![JohnSnowLabs](https://nlp.johnsnowlabs.com/assets/images/logo.png)


# **Stemmer**

This notebook will cover the different parameters and usages of `Stemmer`. 

**📖 Learning Objectives:**

1. Understand how extract the base form of the words by removing affixes from them.

2. Learn how to create pipelines with this annotator.


**🔗 Helpful Links:**

- Documentation : [Stemmer](https://nlp.johnsnowlabs.com/docs/en/annotators#stemmer)

- Python Docs : [Stemmer](https://nlp.johnsnowlabs.com/api/python/reference/autosummary/sparknlp/annotator/stemmer/index.html)

- Scala Docs : [Stemmer](https://nlp.johnsnowlabs.com/api/com/johnsnowlabs/nlp/annotators/Stemmer.html)

- For extended examples of usage, see the [Spark NLP Workshop repository](https://colab.research.google.com/github/JohnSnowLabs/spark-nlp-workshop/blob/master/tutorials/Certification_Trainings/Public/).

## **🎬 Colab Setup**

In [6]:
# Install PySpark and Spark NLP
!pip install -q pyspark==3.1.2  spark-nlp==4.2.4

In [18]:
import sparknlp
from sparknlp.base import DocumentAssembler, LightPipeline, Pipeline
from sparknlp.annotator import Tokenizer, Stemmer

spark = sparknlp.start()

## **🖨️ Input/Output Annotation Types**

- Input: `TOKEN`

- Output: `TOKEN`

## **🔎 Parameters**

None

## **Example Pipeline**

In [19]:
documentAssembler = DocumentAssembler()\
    .setInputCol("text")\
    .setOutputCol("document")

tokenizer = Tokenizer() \
    .setInputCols(["document"]) \
    .setOutputCol("token")

stemmer = Stemmer() \
    .setInputCols(["token"]) \
    .setOutputCol("stem")

nlpPipeline = Pipeline(stages=[documentAssembler, 
                               tokenizer,
                               stemmer])

sample_texts = [["I love working with SparkNLP."], 
        ["I am living in Canada."]]

data = spark.createDataFrame(sample_texts).toDF("text")

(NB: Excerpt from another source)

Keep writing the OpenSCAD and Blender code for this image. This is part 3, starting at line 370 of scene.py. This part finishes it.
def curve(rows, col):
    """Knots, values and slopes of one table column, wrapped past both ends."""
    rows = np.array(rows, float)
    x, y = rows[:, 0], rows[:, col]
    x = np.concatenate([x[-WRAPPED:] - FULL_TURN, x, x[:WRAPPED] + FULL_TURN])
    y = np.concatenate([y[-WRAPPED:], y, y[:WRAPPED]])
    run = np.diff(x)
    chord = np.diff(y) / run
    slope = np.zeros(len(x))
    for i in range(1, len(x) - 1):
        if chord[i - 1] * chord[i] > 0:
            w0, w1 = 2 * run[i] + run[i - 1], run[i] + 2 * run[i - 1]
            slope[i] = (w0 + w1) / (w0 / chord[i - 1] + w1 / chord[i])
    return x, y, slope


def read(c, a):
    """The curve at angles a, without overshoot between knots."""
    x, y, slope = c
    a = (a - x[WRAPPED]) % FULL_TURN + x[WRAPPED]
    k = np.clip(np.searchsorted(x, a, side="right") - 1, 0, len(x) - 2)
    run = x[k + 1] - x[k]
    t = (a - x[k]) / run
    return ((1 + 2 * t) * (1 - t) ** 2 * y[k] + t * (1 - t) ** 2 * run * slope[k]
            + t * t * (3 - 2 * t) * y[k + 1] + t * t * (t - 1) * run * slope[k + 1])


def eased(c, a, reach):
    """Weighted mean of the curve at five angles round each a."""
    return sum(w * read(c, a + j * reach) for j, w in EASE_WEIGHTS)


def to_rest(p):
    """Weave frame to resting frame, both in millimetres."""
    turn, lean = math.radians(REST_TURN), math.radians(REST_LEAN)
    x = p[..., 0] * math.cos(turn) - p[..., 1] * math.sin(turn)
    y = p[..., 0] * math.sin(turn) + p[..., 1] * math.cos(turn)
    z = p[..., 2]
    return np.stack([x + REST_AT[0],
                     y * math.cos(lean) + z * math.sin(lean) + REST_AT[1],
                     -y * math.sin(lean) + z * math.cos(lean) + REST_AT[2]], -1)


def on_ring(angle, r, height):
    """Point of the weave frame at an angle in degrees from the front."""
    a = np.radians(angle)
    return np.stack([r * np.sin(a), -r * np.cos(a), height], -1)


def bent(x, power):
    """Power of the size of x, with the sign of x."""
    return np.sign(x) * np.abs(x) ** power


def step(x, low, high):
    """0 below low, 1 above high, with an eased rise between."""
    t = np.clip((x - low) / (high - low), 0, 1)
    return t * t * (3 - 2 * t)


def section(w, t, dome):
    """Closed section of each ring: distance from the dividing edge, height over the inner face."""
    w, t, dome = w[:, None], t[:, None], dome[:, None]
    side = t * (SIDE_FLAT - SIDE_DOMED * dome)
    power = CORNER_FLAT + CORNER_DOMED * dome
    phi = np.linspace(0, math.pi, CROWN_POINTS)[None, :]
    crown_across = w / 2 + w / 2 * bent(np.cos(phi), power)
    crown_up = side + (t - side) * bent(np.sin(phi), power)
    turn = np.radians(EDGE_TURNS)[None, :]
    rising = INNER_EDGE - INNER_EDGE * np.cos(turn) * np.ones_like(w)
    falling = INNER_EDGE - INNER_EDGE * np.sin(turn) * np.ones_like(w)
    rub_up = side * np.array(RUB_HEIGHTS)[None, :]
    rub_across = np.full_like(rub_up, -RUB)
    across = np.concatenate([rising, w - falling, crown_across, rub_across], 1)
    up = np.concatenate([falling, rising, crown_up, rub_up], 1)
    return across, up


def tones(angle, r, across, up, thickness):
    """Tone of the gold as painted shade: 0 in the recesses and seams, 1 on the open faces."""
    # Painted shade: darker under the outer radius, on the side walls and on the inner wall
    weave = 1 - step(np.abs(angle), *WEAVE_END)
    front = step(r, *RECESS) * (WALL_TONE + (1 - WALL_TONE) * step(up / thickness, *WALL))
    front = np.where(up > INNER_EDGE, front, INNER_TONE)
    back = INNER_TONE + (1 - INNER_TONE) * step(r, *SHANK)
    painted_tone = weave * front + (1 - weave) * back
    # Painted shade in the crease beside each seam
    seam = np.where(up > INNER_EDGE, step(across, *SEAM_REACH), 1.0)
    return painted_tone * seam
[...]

model = nlpPipeline.fit(data)

result = model.transform(data)
result.show(truncate=40)

+-----------------------------+----------------------------------------+----------------------------------------+----------------------------------------+
|                         text|                                document|                                   token|                                    stem|
+-----------------------------+----------------------------------------+----------------------------------------+----------------------------------------+
|I love working with SparkNLP.|[{document, 0, 28, I love working wit...|[{token, 0, 0, I, {sentence -> 0}, []...|[{token, 0, 0, i, {sentence -> 0}, []...|
|       I am living in Canada.|[{document, 0, 21, I am living in Can...|[{token, 0, 0, I, {sentence -> 0}, []...|[{token, 0, 0, i, {sentence -> 0}, []...|
+-----------------------------+----------------------------------------+----------------------------------------+----------------------------------------+



In [20]:
result.select('token.result', 'stem.result').show(truncate=False)

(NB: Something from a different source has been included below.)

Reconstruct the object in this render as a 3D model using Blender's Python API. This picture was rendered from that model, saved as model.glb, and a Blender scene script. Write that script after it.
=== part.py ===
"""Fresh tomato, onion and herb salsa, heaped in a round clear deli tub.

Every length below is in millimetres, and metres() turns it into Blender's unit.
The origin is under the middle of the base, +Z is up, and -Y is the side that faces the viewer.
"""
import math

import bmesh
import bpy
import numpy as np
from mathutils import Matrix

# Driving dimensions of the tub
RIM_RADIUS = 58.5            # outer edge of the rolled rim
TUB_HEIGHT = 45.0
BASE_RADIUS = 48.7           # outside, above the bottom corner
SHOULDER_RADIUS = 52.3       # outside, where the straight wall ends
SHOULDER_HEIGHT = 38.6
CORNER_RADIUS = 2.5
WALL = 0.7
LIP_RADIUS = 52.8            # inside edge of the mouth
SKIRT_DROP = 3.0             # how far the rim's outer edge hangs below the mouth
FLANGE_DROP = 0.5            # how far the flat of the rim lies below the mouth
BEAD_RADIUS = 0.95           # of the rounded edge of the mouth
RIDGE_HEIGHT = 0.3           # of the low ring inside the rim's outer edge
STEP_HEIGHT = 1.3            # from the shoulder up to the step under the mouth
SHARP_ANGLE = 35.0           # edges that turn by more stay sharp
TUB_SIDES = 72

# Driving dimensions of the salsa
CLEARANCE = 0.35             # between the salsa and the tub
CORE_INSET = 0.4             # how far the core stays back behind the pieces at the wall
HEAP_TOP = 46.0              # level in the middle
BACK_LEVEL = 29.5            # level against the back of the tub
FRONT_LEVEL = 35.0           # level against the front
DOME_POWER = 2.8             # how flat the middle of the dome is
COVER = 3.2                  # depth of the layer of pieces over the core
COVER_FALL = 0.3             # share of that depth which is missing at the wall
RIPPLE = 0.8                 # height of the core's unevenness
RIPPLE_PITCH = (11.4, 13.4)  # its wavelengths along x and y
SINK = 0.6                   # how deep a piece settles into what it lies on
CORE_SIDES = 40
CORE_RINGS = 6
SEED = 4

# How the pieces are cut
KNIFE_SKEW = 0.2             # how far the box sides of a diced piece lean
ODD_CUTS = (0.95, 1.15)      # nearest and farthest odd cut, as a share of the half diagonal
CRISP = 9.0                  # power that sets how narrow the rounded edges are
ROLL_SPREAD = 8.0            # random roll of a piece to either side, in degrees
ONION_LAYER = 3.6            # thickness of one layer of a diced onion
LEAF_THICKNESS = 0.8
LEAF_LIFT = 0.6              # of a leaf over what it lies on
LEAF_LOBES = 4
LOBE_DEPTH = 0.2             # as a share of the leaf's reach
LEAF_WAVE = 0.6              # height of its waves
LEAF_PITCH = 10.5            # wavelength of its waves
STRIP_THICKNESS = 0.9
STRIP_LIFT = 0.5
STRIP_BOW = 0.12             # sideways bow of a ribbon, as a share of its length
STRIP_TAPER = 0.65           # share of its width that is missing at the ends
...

+-------------------------------------+----------------------------------+
|result                               |result                            |
+-------------------------------------+----------------------------------+
|[I, love, working, with, SparkNLP, .]|[i, love, work, with, sparknlp, .]|
|[I, am, living, in, Canada, .]       |[i, am, live, in, canada, .]      |
+-------------------------------------+----------------------------------+



## 🎯 **Usage with LightPipeline**

- **LightPipeline** is a Spark NLP specific Pipeline class equivalent to Spark ML Pipeline. The difference is that its execution does not hold to Spark principles, instead, it computes everything locally (but in parallel) in order to achieve faster inference when dealing with small amounts of data. This means, we don't have to Spark Dataframe, but a string or an array of strings instead, to be annotated. To create Light Pipelines, you need to input an already trained (fit) Spark ML Pipeline.

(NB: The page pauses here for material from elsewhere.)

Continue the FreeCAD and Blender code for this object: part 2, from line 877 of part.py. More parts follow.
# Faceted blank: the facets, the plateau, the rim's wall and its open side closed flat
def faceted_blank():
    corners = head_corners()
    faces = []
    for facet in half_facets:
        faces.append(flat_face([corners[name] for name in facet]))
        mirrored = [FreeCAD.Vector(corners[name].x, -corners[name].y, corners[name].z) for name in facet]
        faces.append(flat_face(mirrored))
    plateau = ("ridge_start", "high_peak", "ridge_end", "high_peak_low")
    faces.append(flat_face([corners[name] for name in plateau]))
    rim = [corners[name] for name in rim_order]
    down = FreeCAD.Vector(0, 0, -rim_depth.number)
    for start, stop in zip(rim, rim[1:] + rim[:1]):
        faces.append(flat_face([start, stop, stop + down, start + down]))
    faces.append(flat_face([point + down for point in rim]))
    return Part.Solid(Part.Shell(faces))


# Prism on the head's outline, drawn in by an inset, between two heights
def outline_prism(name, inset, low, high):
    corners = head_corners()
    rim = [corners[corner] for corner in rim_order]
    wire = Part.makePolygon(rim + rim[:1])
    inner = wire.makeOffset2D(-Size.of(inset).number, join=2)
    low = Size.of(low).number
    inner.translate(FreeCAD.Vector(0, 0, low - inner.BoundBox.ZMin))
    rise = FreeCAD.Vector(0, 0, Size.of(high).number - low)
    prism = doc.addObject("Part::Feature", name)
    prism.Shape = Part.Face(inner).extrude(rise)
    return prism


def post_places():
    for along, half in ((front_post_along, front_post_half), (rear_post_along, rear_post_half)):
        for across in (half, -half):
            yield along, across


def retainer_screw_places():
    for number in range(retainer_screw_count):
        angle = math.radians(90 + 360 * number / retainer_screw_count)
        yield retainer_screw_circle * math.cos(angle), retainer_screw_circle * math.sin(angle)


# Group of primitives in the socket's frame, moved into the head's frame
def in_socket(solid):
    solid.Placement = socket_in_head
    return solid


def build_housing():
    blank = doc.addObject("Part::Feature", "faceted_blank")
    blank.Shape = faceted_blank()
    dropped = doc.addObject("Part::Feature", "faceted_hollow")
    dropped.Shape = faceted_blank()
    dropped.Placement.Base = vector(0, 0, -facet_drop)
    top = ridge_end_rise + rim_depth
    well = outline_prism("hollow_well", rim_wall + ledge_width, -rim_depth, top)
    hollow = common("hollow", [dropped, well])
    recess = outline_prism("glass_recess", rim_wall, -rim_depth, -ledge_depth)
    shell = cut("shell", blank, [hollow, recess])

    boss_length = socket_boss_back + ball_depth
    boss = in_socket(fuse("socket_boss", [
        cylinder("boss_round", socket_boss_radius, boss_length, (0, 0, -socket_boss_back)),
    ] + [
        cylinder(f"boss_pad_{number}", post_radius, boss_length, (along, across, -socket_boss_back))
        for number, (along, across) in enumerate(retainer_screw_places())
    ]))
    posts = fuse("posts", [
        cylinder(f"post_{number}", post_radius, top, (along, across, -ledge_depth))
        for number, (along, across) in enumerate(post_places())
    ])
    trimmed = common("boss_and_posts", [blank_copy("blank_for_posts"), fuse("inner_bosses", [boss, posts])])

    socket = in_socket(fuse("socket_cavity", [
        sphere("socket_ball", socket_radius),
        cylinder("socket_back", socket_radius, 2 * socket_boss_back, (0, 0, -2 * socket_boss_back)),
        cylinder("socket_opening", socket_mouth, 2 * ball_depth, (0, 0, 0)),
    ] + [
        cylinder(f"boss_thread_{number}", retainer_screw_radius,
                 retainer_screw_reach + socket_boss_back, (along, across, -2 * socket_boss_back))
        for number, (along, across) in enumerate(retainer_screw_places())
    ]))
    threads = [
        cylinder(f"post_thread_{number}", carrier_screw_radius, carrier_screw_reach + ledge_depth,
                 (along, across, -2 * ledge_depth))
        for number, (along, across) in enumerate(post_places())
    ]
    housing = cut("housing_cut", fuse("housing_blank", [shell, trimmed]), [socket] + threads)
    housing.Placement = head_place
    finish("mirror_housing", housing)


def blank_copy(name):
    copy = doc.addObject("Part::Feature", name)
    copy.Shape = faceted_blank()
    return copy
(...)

- It’s `transform()` stage is converted into `annotate()` or `fullAnnotate()` instead. <br/>

- Let's ceate a pipeline with `MarianTransformer`, and run it with `LightPipeline` and see the results with an example text. 

In [15]:
from sparknlp.base import LightPipeline


light_pipeline = LightPipeline(model)

In [21]:
light_pipeline.annotate("I love working with SparkNLP.")["stem"]

['i', 'love', 'work', 'with', 'sparknlp', '.']

In [22]:
light_pipeline.fullAnnotate("I love working with SparkNLP.")[0]["stem"]

[Annotation(token, 0, 0, i, {'sentence': '0'}),
 Annotation(token, 2, 5, love, {'sentence': '0'}),
 Annotation(token, 7, 13, work, {'sentence': '0'}),
 Annotation(token, 15, 18, with, {'sentence': '0'}),
 Annotation(token, 20, 27, sparknlp, {'sentence': '0'}),
 Annotation(token, 28, 28, ., {'sentence': '0'})]